### LISTED RECORDS
###

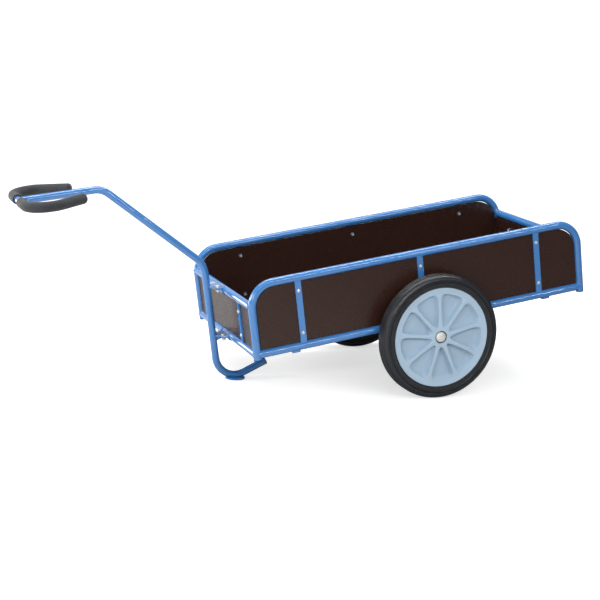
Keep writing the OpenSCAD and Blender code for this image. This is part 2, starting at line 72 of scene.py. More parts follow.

###

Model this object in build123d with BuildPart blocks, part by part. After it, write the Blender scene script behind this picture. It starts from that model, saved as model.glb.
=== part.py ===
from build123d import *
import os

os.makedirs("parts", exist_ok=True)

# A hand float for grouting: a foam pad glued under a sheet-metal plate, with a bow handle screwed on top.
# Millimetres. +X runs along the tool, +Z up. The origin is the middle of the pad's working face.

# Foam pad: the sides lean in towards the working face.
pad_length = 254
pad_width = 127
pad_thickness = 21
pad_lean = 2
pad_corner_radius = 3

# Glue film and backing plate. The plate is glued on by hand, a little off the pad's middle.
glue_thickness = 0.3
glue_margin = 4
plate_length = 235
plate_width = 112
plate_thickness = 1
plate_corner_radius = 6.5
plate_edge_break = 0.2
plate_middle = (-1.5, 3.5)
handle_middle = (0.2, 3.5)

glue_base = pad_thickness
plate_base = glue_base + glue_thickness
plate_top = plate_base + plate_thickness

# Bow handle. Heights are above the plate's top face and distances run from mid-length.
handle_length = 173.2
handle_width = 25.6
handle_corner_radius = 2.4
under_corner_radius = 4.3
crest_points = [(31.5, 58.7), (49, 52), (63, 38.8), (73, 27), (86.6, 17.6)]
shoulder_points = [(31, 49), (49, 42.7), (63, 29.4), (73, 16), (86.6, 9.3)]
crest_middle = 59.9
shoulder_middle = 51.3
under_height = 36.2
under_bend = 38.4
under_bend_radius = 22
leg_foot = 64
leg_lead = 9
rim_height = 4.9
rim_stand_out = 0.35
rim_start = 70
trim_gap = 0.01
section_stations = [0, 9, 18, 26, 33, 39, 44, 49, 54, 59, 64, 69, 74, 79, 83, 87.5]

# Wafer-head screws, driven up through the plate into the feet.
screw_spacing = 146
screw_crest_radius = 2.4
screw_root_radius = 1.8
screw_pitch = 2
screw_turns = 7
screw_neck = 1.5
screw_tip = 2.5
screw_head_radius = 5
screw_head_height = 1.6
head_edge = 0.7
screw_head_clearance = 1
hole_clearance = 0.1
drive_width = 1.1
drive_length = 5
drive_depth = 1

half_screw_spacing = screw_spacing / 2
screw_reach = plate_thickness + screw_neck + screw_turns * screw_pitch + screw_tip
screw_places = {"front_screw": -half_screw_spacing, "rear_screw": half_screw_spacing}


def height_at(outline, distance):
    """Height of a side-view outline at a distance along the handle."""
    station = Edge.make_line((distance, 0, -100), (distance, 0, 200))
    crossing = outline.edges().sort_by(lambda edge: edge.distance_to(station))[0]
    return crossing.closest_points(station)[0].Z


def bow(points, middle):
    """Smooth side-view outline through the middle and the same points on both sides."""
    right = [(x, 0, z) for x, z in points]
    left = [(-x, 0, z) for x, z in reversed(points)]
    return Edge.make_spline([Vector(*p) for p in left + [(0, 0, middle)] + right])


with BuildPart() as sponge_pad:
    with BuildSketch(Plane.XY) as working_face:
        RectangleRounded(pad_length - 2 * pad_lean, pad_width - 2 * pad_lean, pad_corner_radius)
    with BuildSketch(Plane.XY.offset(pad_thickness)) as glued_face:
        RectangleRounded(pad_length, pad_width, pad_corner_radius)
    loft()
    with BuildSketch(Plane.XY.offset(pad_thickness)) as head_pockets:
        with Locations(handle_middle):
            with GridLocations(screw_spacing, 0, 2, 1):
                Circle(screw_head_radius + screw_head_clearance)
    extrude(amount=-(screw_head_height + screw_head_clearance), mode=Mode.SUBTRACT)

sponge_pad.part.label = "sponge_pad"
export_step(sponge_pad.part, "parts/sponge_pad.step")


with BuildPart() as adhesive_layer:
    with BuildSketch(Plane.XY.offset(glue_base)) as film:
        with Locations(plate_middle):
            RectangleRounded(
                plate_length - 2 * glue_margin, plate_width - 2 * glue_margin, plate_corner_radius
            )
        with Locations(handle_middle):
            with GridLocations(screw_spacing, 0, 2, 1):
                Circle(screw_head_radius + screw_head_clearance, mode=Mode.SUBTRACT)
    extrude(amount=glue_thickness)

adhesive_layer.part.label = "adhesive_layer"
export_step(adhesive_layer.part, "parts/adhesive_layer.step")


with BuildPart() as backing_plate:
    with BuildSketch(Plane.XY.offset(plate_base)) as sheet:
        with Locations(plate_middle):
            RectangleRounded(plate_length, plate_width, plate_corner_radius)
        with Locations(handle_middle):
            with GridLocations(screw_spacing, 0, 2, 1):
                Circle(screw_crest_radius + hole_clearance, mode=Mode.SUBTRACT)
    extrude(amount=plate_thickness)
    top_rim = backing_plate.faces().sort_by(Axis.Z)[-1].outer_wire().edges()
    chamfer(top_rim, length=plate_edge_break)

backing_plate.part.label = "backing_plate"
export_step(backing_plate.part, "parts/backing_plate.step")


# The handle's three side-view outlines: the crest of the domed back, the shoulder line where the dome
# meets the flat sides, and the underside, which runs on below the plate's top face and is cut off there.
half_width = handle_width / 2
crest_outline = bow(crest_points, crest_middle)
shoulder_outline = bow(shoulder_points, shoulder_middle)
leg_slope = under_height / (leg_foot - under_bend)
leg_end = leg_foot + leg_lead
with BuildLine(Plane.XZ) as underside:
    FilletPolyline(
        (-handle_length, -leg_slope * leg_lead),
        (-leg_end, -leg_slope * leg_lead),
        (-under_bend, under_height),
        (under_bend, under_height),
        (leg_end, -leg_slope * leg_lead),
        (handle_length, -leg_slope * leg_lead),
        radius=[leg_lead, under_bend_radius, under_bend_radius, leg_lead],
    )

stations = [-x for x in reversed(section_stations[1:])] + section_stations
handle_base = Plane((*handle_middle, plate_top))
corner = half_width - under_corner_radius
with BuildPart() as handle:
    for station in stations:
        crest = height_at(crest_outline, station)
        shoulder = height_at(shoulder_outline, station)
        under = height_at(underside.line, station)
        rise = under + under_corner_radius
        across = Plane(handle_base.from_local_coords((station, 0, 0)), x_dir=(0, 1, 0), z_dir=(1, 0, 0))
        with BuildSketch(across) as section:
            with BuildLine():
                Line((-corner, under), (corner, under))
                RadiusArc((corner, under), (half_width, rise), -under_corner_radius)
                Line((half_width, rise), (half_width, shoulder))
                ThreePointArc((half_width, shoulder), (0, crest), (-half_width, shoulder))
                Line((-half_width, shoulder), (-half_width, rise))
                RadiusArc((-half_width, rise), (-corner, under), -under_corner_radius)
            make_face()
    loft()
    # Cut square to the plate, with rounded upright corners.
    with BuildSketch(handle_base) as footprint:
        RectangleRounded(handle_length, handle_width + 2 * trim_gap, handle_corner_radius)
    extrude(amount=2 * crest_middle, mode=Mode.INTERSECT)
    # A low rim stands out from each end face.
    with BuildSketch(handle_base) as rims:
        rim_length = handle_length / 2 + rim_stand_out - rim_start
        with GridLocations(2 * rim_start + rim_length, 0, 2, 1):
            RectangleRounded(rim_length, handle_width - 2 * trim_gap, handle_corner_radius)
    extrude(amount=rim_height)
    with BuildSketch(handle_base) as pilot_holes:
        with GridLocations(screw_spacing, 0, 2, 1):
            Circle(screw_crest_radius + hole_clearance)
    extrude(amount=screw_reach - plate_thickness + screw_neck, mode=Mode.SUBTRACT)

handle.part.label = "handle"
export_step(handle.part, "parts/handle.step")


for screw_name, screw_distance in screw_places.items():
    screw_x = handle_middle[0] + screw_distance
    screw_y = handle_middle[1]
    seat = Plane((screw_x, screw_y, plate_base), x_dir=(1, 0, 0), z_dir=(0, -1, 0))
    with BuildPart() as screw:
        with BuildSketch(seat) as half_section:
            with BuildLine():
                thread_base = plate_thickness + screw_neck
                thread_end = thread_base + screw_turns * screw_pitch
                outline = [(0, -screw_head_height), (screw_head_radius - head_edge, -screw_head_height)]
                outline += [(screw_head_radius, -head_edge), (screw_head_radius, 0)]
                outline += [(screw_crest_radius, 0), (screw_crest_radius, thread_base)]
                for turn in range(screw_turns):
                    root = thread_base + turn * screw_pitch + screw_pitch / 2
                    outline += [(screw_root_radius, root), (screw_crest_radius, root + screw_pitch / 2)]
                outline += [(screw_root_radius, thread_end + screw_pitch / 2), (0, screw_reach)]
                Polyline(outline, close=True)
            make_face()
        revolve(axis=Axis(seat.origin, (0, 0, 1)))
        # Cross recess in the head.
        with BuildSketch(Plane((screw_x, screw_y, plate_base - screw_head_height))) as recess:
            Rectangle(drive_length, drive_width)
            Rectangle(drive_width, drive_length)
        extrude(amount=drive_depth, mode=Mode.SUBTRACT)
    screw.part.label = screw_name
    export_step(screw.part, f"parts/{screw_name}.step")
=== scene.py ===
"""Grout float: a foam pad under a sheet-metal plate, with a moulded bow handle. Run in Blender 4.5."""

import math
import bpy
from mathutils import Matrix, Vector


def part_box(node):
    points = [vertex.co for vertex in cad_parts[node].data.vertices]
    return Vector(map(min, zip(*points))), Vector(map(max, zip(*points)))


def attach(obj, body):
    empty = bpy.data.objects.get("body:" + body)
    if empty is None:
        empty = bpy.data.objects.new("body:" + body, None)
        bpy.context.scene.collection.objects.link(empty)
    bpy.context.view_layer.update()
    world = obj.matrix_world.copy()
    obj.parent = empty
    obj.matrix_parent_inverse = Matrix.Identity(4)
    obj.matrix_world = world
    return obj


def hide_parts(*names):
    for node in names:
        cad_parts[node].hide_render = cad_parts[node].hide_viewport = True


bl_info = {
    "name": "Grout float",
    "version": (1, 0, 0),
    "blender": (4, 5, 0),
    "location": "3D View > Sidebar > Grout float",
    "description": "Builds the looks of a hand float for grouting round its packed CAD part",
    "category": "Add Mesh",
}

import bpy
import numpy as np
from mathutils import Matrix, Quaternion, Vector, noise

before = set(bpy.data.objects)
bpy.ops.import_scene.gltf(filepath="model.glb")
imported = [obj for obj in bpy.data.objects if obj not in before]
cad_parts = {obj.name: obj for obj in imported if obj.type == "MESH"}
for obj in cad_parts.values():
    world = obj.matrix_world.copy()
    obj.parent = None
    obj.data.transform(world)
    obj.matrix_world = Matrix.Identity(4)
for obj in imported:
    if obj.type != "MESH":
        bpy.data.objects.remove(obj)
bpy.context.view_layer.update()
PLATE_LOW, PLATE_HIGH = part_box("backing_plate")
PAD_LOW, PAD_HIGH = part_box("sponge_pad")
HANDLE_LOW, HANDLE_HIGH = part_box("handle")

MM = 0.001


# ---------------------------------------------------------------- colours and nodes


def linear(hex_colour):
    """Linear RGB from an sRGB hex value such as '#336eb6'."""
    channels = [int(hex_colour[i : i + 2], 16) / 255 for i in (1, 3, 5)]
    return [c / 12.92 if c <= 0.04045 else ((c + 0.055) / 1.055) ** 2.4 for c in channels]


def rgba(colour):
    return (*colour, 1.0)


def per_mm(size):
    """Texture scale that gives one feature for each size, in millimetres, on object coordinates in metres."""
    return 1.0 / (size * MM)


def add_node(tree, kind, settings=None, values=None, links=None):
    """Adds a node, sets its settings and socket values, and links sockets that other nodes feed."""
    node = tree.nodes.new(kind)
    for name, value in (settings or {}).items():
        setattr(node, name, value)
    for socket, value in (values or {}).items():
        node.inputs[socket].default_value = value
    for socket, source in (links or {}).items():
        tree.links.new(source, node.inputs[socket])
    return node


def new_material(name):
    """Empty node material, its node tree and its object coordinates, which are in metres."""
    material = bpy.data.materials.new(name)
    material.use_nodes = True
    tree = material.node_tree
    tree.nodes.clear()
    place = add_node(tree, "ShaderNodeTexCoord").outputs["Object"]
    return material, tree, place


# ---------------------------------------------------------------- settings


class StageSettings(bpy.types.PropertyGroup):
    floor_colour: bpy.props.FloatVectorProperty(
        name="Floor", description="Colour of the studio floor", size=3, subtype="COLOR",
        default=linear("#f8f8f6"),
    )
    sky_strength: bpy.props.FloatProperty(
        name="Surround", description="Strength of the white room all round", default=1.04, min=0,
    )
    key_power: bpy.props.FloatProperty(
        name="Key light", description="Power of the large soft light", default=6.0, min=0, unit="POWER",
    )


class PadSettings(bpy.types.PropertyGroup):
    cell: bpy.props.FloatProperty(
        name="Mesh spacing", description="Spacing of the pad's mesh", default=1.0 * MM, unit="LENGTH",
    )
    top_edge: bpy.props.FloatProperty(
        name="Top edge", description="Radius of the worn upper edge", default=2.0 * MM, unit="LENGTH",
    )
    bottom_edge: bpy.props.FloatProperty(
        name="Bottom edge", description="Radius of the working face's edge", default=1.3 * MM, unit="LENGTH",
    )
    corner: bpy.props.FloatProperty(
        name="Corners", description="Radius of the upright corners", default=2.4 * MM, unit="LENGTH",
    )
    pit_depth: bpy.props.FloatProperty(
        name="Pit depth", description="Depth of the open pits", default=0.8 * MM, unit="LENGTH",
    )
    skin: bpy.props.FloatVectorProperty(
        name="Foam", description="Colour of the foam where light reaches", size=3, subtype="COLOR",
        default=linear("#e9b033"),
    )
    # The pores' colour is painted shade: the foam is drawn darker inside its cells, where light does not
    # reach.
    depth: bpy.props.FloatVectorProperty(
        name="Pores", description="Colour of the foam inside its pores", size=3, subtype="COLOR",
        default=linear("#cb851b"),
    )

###

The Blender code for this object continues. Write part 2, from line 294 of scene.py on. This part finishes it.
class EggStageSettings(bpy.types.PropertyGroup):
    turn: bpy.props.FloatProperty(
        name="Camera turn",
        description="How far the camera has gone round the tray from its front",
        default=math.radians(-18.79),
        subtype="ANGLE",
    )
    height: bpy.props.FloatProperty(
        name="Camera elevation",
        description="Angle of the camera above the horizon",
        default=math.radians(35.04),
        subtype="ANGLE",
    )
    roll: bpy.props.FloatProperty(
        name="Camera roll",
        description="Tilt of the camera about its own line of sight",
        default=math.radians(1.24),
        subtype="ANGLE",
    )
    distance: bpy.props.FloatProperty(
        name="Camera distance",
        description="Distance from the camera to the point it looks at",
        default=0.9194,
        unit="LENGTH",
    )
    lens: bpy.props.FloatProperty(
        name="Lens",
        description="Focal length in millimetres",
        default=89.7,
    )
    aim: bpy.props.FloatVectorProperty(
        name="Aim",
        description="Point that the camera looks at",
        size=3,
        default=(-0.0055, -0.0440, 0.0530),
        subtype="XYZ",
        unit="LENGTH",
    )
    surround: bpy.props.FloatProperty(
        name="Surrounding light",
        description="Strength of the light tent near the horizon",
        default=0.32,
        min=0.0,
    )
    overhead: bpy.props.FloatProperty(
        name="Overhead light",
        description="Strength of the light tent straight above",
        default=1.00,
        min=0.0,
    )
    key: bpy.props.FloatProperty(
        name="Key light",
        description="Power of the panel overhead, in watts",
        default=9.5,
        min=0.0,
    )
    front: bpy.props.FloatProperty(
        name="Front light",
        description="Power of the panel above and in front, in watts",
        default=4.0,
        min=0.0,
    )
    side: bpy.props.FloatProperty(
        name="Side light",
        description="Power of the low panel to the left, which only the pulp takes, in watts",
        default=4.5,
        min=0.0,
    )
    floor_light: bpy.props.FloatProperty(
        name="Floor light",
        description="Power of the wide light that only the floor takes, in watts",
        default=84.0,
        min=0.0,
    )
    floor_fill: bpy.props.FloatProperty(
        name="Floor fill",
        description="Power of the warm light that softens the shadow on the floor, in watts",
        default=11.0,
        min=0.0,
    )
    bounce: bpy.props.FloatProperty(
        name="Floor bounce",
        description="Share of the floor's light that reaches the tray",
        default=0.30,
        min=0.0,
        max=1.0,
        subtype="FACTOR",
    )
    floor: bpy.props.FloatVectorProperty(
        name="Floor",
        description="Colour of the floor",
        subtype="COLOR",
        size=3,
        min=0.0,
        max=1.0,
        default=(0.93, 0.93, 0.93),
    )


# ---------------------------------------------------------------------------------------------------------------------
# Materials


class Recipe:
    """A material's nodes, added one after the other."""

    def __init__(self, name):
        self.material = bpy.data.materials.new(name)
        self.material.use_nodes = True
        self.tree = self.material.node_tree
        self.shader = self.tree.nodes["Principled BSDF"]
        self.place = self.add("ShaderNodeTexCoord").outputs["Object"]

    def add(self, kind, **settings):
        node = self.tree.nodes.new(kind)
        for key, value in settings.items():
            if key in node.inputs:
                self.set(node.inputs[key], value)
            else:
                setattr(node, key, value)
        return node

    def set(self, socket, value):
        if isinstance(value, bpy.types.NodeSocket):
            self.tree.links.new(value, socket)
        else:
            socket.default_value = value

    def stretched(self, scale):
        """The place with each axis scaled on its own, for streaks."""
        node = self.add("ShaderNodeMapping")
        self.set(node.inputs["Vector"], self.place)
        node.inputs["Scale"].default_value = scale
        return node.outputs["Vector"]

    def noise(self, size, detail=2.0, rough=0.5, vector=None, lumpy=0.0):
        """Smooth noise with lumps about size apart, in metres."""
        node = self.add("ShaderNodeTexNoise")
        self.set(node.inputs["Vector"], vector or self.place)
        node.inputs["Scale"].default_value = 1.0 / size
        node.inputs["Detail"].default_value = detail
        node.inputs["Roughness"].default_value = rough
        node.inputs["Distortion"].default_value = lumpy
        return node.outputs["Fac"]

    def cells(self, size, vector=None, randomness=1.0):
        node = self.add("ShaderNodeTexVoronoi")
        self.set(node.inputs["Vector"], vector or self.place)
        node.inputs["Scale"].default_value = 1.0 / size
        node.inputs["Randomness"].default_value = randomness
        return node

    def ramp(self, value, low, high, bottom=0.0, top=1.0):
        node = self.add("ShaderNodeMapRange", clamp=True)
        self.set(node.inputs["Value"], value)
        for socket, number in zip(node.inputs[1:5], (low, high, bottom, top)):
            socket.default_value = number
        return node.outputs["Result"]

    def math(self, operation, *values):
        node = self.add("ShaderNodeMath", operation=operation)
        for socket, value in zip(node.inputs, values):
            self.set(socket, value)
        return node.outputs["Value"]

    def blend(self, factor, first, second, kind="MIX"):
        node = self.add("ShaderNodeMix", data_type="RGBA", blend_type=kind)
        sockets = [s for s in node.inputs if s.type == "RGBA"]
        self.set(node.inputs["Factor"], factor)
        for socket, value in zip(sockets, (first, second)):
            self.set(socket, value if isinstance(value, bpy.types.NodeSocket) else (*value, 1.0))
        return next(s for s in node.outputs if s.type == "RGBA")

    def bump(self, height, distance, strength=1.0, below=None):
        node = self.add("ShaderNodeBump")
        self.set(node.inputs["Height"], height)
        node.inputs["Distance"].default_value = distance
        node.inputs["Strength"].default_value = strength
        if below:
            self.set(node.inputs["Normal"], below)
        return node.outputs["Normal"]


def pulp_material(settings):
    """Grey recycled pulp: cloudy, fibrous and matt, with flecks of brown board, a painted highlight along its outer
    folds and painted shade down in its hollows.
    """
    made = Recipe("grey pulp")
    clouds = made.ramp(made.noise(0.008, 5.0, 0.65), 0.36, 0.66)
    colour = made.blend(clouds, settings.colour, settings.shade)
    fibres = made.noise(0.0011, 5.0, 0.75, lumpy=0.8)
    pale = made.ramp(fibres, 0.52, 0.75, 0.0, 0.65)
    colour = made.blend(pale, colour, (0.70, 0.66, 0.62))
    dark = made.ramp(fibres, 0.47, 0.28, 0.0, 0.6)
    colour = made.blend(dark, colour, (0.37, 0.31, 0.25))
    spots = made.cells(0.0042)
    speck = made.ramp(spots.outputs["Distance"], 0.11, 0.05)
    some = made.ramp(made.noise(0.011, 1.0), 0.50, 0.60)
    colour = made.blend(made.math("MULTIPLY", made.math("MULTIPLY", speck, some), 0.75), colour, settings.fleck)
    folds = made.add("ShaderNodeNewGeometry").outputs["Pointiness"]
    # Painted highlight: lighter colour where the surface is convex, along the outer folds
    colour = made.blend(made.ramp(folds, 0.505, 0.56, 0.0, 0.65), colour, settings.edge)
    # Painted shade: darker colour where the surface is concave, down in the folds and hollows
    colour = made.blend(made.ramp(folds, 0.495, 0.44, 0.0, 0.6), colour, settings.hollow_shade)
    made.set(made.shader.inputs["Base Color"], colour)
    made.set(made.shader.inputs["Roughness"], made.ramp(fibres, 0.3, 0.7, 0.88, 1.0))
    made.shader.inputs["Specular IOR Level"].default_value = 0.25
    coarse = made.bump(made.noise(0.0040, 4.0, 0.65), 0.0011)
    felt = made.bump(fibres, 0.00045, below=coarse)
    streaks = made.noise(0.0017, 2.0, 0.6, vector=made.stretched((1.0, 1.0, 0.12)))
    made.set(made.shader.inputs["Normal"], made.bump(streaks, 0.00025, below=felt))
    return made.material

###

### WRITTEN TASK
Report every line containing the word "context" from the listing above.

### RESPONSE
        bpy.context.scene.collection.objects.link(empty)
    bpy.context.view_layer.update()
bpy.context.view_layer.update()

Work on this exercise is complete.